▸ **Given exercise**:
The listing below holds a line with "Turn this picture" and a later line with "const SHEET = 8;". Write out those two lines and every line between them, exactly, and nothing else.

— Begin Records to use —

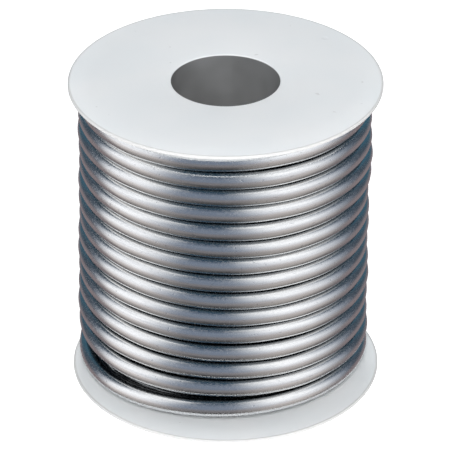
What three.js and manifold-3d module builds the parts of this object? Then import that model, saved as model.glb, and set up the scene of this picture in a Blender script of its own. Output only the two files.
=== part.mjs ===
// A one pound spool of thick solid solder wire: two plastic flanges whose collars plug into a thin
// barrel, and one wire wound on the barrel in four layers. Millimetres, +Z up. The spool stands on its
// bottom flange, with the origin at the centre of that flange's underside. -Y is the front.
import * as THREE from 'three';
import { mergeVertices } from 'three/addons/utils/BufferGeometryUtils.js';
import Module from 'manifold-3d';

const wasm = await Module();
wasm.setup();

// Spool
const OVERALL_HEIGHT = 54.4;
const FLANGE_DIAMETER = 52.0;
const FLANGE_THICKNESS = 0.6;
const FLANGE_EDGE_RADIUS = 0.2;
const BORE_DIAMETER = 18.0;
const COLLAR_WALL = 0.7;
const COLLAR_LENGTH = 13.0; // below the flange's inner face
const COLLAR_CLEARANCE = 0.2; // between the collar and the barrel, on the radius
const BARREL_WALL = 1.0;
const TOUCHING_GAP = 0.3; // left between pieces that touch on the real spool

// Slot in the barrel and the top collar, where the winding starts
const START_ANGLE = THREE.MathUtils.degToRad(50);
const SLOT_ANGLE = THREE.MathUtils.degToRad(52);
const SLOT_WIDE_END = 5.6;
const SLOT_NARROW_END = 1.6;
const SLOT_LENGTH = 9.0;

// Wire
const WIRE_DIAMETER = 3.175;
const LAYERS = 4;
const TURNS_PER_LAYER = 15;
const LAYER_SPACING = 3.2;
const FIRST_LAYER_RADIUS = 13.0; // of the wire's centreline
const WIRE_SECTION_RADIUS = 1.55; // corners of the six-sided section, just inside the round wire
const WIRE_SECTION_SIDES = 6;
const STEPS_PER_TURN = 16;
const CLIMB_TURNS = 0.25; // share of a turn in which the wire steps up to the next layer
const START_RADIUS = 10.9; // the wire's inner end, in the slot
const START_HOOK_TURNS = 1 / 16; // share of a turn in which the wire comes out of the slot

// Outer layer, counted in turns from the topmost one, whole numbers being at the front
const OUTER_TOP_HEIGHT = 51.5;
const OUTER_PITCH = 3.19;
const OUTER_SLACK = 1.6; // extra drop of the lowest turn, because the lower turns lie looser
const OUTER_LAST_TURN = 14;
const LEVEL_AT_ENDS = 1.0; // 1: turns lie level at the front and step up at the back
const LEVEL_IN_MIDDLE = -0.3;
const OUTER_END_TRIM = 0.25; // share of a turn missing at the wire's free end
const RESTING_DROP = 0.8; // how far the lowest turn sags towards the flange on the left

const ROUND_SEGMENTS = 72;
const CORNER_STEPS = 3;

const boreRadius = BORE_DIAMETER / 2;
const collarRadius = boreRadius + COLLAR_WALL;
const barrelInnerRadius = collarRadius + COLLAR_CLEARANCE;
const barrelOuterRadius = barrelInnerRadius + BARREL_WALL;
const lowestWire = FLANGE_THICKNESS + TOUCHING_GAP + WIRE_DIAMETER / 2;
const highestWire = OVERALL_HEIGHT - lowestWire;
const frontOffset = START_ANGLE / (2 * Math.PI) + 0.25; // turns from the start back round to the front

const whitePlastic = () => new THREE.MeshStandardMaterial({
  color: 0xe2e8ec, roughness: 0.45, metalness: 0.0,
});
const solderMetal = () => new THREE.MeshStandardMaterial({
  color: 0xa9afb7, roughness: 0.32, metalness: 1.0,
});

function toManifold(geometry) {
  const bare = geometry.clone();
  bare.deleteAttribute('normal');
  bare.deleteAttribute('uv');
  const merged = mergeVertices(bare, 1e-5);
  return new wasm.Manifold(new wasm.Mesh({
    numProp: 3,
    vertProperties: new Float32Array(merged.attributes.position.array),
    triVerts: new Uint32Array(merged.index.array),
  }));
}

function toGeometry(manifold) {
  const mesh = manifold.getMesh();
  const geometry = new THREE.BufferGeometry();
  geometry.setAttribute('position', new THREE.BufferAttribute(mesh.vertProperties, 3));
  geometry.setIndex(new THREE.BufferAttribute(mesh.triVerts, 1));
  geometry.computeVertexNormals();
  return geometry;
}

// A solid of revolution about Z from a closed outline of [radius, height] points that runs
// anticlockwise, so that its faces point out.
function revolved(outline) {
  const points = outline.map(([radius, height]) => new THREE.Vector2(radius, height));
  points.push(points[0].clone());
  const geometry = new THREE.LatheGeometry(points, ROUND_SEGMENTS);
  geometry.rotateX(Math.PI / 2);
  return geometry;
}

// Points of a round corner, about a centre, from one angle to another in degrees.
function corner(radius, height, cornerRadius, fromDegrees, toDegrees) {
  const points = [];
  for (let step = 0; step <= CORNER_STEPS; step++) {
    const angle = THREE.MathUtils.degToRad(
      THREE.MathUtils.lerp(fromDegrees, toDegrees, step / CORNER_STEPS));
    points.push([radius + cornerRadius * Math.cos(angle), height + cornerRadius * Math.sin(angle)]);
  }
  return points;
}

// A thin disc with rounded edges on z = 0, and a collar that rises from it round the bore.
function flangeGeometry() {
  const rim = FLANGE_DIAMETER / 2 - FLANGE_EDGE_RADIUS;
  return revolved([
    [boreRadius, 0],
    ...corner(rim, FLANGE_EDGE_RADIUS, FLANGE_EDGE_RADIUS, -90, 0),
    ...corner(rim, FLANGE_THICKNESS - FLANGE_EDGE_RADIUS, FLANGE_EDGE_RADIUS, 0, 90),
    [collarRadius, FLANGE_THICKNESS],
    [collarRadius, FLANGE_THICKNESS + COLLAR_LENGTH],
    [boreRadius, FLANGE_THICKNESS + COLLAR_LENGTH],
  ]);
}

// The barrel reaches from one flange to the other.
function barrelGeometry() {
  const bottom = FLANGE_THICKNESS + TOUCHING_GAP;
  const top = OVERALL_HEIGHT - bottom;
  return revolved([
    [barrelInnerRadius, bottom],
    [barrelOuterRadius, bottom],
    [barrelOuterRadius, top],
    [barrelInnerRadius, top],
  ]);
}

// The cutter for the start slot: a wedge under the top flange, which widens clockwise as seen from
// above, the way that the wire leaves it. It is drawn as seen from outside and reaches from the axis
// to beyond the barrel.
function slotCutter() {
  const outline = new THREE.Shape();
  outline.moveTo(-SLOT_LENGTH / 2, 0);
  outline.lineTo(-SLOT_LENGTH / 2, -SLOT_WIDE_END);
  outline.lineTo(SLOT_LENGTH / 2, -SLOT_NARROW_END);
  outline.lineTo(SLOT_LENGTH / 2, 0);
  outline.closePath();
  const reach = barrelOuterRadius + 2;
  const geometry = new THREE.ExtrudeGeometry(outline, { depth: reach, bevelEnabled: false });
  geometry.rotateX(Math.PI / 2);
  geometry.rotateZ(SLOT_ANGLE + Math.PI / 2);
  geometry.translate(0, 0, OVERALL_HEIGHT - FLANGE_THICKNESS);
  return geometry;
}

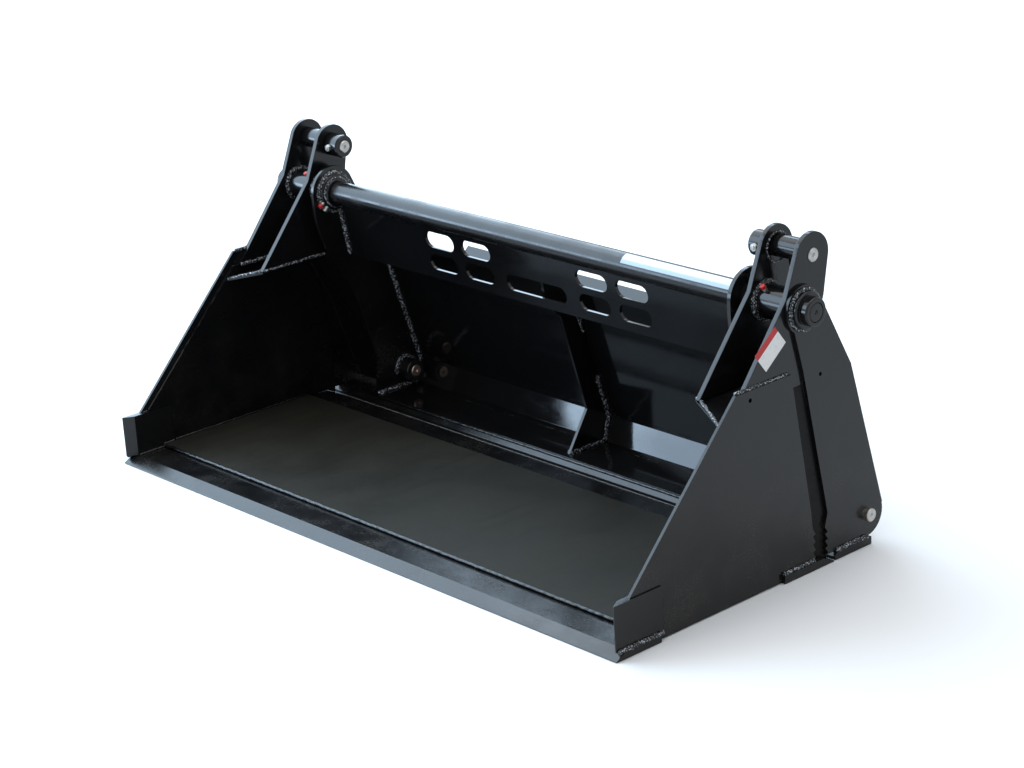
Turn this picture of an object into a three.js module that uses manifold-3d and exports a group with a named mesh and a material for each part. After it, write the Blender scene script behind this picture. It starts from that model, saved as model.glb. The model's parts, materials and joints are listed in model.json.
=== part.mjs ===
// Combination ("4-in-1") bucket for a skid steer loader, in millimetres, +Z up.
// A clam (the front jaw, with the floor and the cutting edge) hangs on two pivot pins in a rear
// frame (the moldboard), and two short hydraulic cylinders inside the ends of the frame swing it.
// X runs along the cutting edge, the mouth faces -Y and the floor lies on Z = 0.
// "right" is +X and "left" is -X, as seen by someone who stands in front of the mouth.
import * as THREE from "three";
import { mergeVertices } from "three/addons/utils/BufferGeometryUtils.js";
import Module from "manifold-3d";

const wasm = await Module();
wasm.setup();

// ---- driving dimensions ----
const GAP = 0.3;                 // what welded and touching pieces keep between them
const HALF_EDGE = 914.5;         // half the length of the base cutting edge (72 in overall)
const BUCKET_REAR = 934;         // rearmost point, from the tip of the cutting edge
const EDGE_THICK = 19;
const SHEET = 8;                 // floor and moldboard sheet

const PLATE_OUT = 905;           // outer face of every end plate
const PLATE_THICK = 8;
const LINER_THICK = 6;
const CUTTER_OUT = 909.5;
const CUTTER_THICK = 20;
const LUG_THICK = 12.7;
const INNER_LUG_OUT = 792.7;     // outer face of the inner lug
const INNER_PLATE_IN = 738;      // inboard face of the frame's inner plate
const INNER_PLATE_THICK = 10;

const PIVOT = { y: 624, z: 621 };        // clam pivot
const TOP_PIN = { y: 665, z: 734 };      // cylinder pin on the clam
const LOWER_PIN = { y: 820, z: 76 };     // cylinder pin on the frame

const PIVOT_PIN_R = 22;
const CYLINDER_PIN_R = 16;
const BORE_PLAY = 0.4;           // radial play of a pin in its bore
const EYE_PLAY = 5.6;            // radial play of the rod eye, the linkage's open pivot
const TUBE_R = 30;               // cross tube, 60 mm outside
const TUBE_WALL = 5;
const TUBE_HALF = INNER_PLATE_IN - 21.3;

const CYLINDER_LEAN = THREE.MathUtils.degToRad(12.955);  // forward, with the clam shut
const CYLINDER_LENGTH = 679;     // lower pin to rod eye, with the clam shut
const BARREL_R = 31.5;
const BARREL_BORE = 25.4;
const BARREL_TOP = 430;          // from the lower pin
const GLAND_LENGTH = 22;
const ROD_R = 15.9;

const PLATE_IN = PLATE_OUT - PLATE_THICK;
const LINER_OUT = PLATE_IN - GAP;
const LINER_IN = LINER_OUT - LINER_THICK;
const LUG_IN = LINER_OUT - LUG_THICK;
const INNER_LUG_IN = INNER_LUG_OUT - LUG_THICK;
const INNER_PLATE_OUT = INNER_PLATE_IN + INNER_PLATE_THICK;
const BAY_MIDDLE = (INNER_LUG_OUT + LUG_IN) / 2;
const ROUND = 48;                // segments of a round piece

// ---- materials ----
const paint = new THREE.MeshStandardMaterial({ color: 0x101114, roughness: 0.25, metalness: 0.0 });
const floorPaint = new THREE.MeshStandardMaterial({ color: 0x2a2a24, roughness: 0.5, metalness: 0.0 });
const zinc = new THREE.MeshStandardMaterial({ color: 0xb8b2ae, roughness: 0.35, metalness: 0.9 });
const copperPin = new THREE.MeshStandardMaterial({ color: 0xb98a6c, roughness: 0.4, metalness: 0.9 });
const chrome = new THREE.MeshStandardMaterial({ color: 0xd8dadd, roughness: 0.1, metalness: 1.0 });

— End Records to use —

▸ **Solution below**:
Turn this picture of an object into a three.js module that uses manifold-3d and exports a group with a named mesh and a material for each part. After it, write the Blender scene script behind this picture. It starts from that model, saved as model.glb. The model's parts, materials and joints are listed in model.json.
=== part.mjs ===
// Combination ("4-in-1") bucket for a skid steer loader, in millimetres, +Z up.
// A clam (the front jaw, with the floor and the cutting edge) hangs on two pivot pins in a rear
// frame (the moldboard), and two short hydraulic cylinders inside the ends of the frame swing it.
// X runs along the cutting edge, the mouth faces -Y and the floor lies on Z = 0.
// "right" is +X and "left" is -X, as seen by someone who stands in front of the mouth.
import * as THREE from "three";
import { mergeVertices } from "three/addons/utils/BufferGeometryUtils.js";
import Module from "manifold-3d";

const wasm = await Module();
wasm.setup();

// ---- driving dimensions ----
const GAP = 0.3;                 // what welded and touching pieces keep between them
const HALF_EDGE = 914.5;         // half the length of the base cutting edge (72 in overall)
const BUCKET_REAR = 934;         // rearmost point, from the tip of the cutting edge
const EDGE_THICK = 19;
const SHEET = 8;                 // floor and moldboard sheet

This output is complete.